Bradshaw concludes with a brief consideration of the influence of the church orders on subsequent Christian practice. They were influential early on, and so were widely copied. But at a certain point – somewhere in the fifth century or thereabouts – people stopped making them. Why is that? According to Bradshaw, “Authority in the Chalcedonian churches now rested with Ecumenical councils and patriarchal sees.” This explains why many church orders are no longer extant in their original Greek: they ceased to be recopied in the (overwhelmingly Chalcedonian) Greek churches. Why copy some old, defunct church order when you could be copying the canons of the latest council? It also explains why the extant copies are generally in the languages of the non-Chalcedonian churches: Coptic, Syriac, and Ethiopic, where the canons of the latest council didn’t carry much weight.

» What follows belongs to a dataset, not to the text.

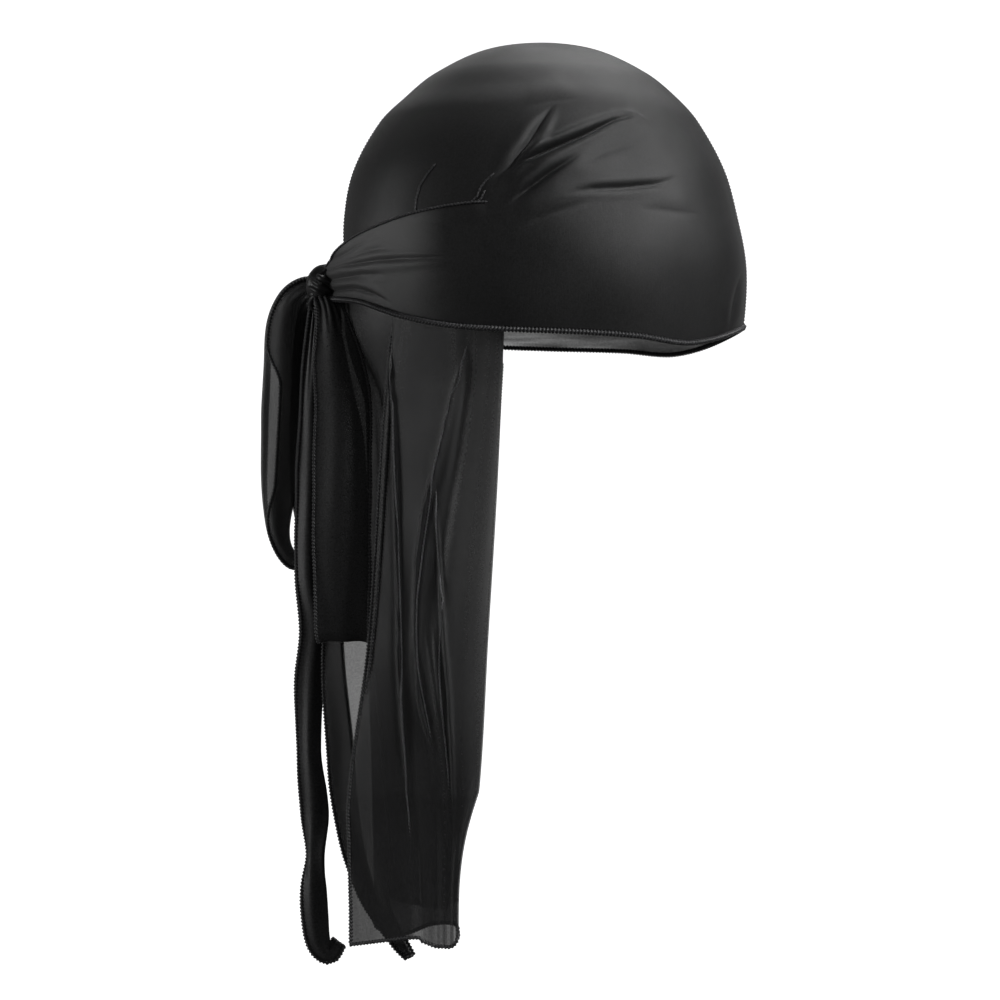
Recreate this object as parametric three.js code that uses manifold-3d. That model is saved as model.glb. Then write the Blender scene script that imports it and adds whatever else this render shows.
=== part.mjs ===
// Durag of thin silky knit, as it is worn: crown, wrapped ties, bow at the back and hanging cape.
// Millimetres. +X towards the forehead, +Y to the wearer's left, +Z up.
// The origin is the middle of the head opening, at the height of the hem.
import * as THREE from "three";
import { mergeVertices } from "three/addons/utils/BufferGeometryUtils.js";
import Module from "manifold-3d";

const wasm = await Module();
wasm.setup();

// Crown
const crownLength = 197;
const crownBreadth = 158;
const crownHeight = 142;
const crownWall = 1.6;
const seamGap = 0.4; // between the two panels along the centre seam
const eggShare = 0.05; // how much narrower the forehead is than the back, a share of the breadth
const tuckHeight = 9; // how far the crown stops above the hem where the cape is sewn on under the ties

// Ties round the head
const tieWall = 1.2;
const layerGap = 0.4; // clearance between one layer of cloth and the next
const tieStandoff = 9; // how far the ties leave the crown where they run into the knot
const tieFoldDepth = 2.2;

// Knot and bow
const knotLength = 20;
const knotBreadth = 30;
const knotHeight = 21;
const knotStandoff = 8.8; // knot's middle behind the back of the crown
const knotRise = 23.5; // knot's middle above the hem plane
const outerLoopDrop = 139;
const outerLoopReach = 31; // how far the outer loop swings out behind the knot's middle
const innerLoopDrop = 173;
const narrowEndDrop = 333;
const wideEndDrop = 322;
const loopWidth = 27;
const outerLoopWidth = 18;
const narrowEndWidth = 14;
const wideEndWidth = 31;
const bowSpread = 26; // how far each loop stands out to its side of the knot

// Cape
const capeDrop = 292; // hem plane to the lowest point of the cape's hem
const capeWall = 1.2;
const capeSeamGap = 1.1; // between the crown's edge and the cape sewn on below it

const halfLength = crownLength / 2;
const halfBreadth = crownBreadth / 2;
const knotMiddle = new THREE.Vector3(-halfLength - knotStandoff, 0, knotRise);

// Crown from the apex down. at: share of the way down the wall; height: share of the crown's height;
// back, front: shares of half its length; side: share of half its breadth.
// The first row mirrors the third one, so that the top stays round.
const crownRows = [
  { at: -0.135, height: 0.976, back: -0.298, front: -0.269, side: -0.3 },
  { at: 0, height: 1, back: 0, front: 0, side: 0 },
  { at: 0.135, height: 0.976, back: 0.298, front: 0.269, side: 0.3 },
  { at: 0.265, height: 0.893, back: 0.552, front: 0.518, side: 0.56 },
  { at: 0.353, height: 0.811, back: 0.696, front: 0.662, side: 0.7 },
  { at: 0.43, height: 0.728, back: 0.816, front: 0.766, side: 0.81 },
  { at: 0.558, height: 0.562, back: 0.945, front: 0.895, side: 0.93 },
  { at: 0.672, height: 0.397, back: 0.99, front: 0.96, side: 0.985 },
  { at: 0.78, height: 0.246, back: 0.985, front: 1, side: 1 },
  { at: 0.88, height: 0.1, back: 0.95, front: 0.998, side: 0.985 },
  { at: 1, height: -0.085, back: 0.885, front: 0.965, side: 0.93 },
];

// Hem line round the head. at: share of a half turn from the forehead; rise: share of the crown's height.
const hemRows = [
  { at: 0, rise: 0.031 },
  { at: 0.1, rise: 0.006 },
  { at: 0.25, rise: -0.048 },
  { at: 0.36, rise: -0.03 },
  { at: 0.5, rise: -0.018 },
  { at: 0.573, rise: -0.012 },
  { at: 0.663, rise: 0.003 },
  { at: 0.766, rise: 0.044 },
  { at: 0.86, rise: 0.097 },
  { at: 0.95, rise: 0.128 },
  { at: 1, rise: 0.14 },
];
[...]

It would have been nice to have a footnote here on the disciplinary canons of the Councils (maybe something by Hubert Jedin, Norman Tanner, SJ, or Joseph F. Kelly) or the legislative action of metropolitan bishops, like the canonical epistles of St. Basil or the festal letters of SS Athanasius and Cyril. And it wouldn’t have hurt at least to mention the names of the great medieval codifiers of canon law, Western (Gratian, St. Raymond of Penyafort) and Eastern (Alexios Aristenos, John Zonaras, Theodore Balsamon), or that in the East, the eighty-five canons of Apostolic Constitutions book 8 are still considered authoritative today. But I understand that this really falls outside the purview of the book.

Conclusion

In this little book Bradshaw placed at the fingertips of his readers an entire genre of early Christian literature. It is to be hoped that it will be an aid to all those who wish to put the treasures of the early, undivided Church back into circulation, for the enrichment of a generation that has forgotten its history.